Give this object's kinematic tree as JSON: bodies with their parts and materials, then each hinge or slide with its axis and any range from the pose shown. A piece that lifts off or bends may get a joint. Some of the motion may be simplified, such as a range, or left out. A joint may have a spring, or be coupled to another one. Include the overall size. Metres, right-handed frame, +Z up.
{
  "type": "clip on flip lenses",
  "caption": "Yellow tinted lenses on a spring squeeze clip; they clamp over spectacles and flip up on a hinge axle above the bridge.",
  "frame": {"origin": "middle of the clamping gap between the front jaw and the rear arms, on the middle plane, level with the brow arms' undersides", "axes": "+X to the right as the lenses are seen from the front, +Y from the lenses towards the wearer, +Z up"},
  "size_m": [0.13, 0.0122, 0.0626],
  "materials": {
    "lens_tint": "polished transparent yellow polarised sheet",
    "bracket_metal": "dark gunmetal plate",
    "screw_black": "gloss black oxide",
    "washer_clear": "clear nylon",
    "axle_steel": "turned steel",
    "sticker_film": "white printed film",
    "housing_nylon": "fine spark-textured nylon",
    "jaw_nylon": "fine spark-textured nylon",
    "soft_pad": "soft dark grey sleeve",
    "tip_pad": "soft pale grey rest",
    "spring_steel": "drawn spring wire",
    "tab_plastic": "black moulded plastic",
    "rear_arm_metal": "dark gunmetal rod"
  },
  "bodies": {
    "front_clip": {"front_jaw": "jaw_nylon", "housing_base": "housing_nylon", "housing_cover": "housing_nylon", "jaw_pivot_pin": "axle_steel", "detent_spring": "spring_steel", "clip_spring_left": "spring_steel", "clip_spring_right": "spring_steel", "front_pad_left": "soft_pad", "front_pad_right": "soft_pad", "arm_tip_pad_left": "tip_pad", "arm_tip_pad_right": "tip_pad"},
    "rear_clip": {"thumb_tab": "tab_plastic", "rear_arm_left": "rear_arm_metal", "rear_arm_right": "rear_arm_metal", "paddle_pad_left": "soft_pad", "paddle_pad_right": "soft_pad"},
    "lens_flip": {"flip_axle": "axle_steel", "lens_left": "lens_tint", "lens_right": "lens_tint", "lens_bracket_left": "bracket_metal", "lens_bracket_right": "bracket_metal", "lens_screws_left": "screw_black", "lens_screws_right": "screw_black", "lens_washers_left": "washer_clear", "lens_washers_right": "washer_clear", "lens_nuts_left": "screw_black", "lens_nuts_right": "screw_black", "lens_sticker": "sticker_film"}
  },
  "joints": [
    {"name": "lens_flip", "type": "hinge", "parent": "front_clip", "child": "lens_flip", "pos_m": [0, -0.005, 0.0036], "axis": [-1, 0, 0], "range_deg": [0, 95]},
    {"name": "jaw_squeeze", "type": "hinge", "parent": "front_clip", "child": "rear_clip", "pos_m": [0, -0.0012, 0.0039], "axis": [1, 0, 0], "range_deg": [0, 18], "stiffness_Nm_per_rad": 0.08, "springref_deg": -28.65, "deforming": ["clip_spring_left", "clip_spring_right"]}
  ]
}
════
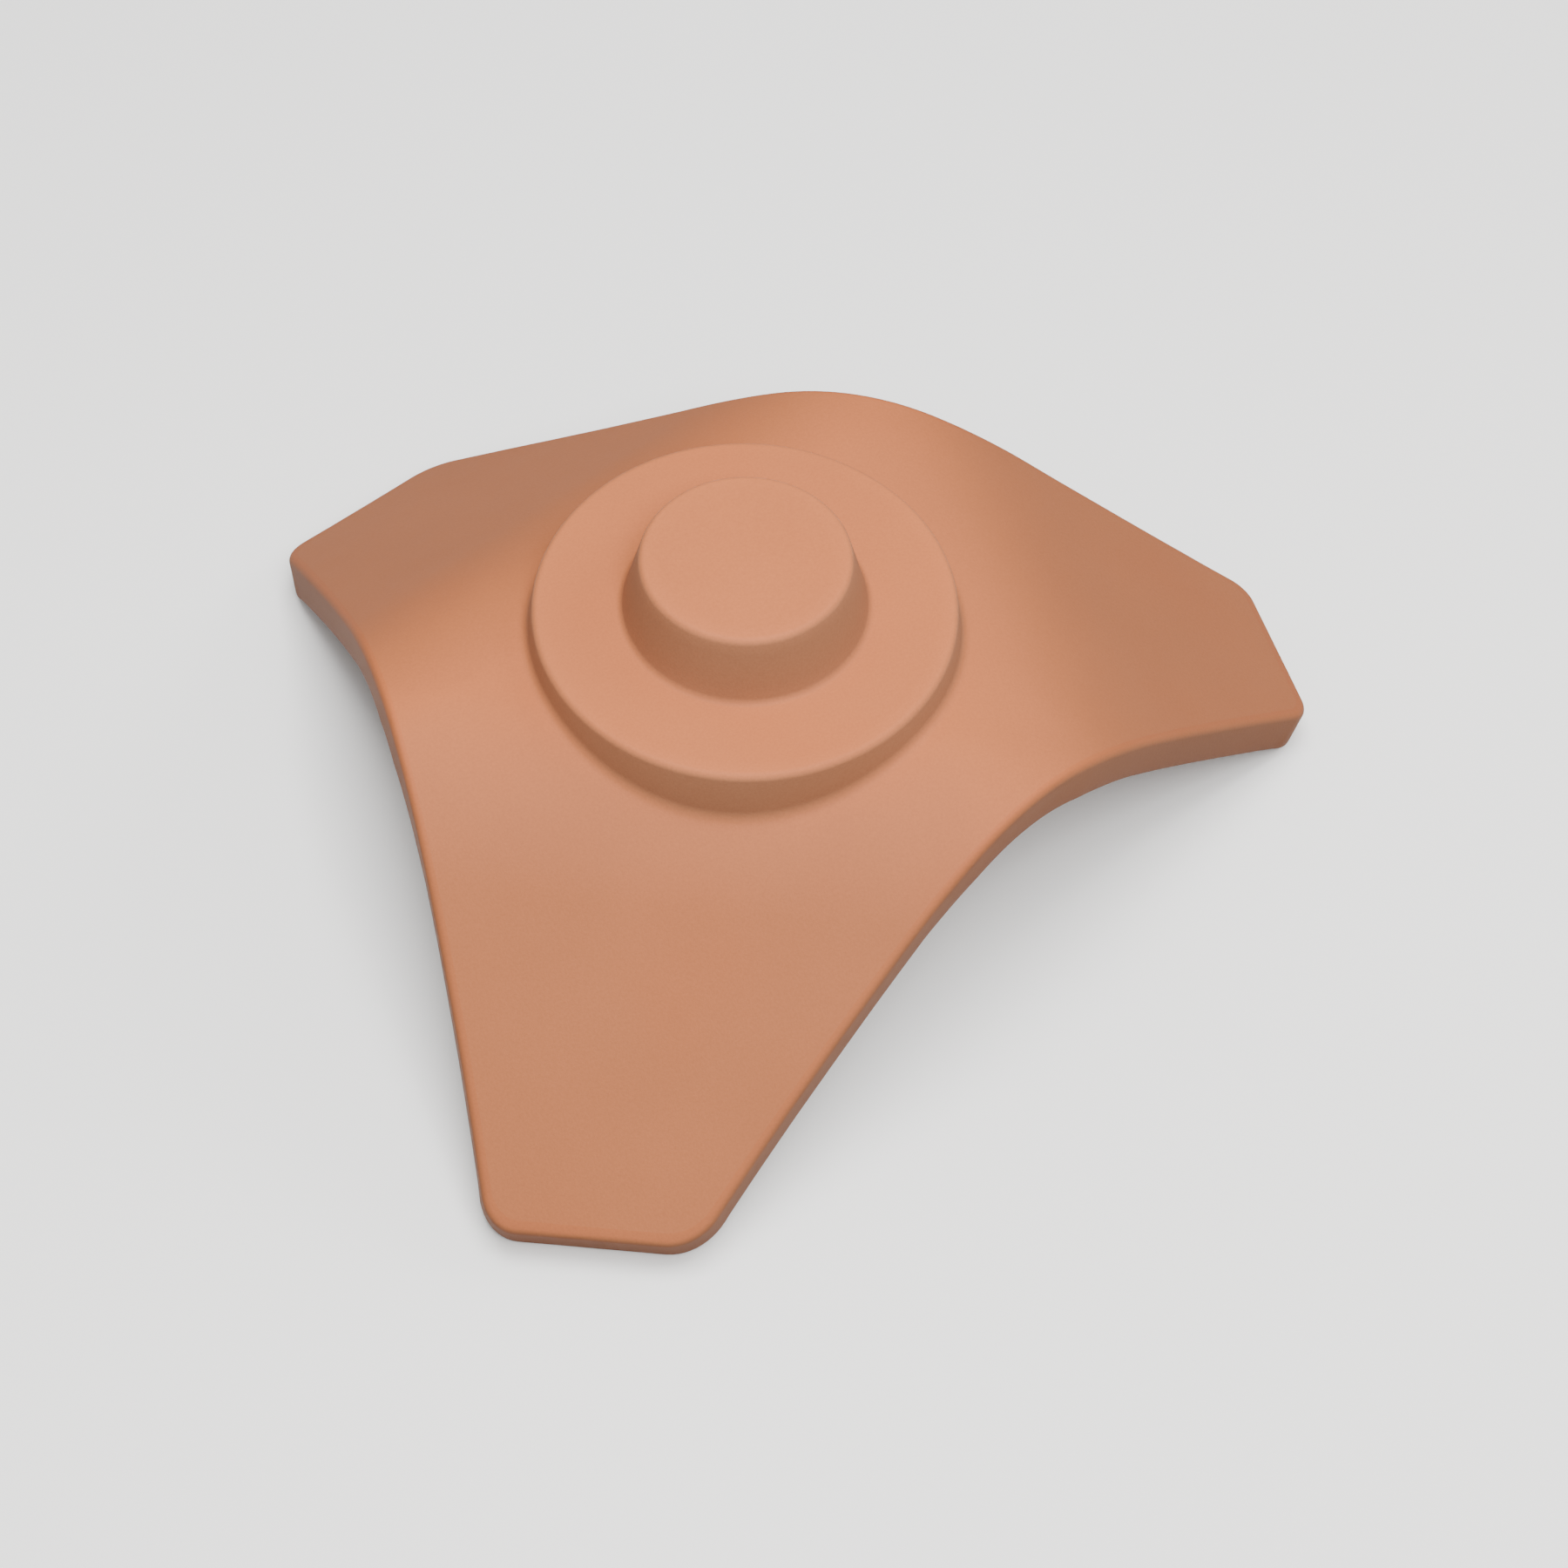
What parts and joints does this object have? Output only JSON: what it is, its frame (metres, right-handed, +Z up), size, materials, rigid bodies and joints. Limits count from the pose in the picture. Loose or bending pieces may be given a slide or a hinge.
════
**What you are asked to do**
Gather and copy every line of the data in which the string "joints" is found.

**Expected output**
  "joints": [
What parts and joints does this object have? Output only JSON: what it is, its frame (metres, right-handed, +Z up), size, materials, rigid bodies and joints. Limits count from the pose in the picture. Loose or bending pieces may be given a slide or a hinge.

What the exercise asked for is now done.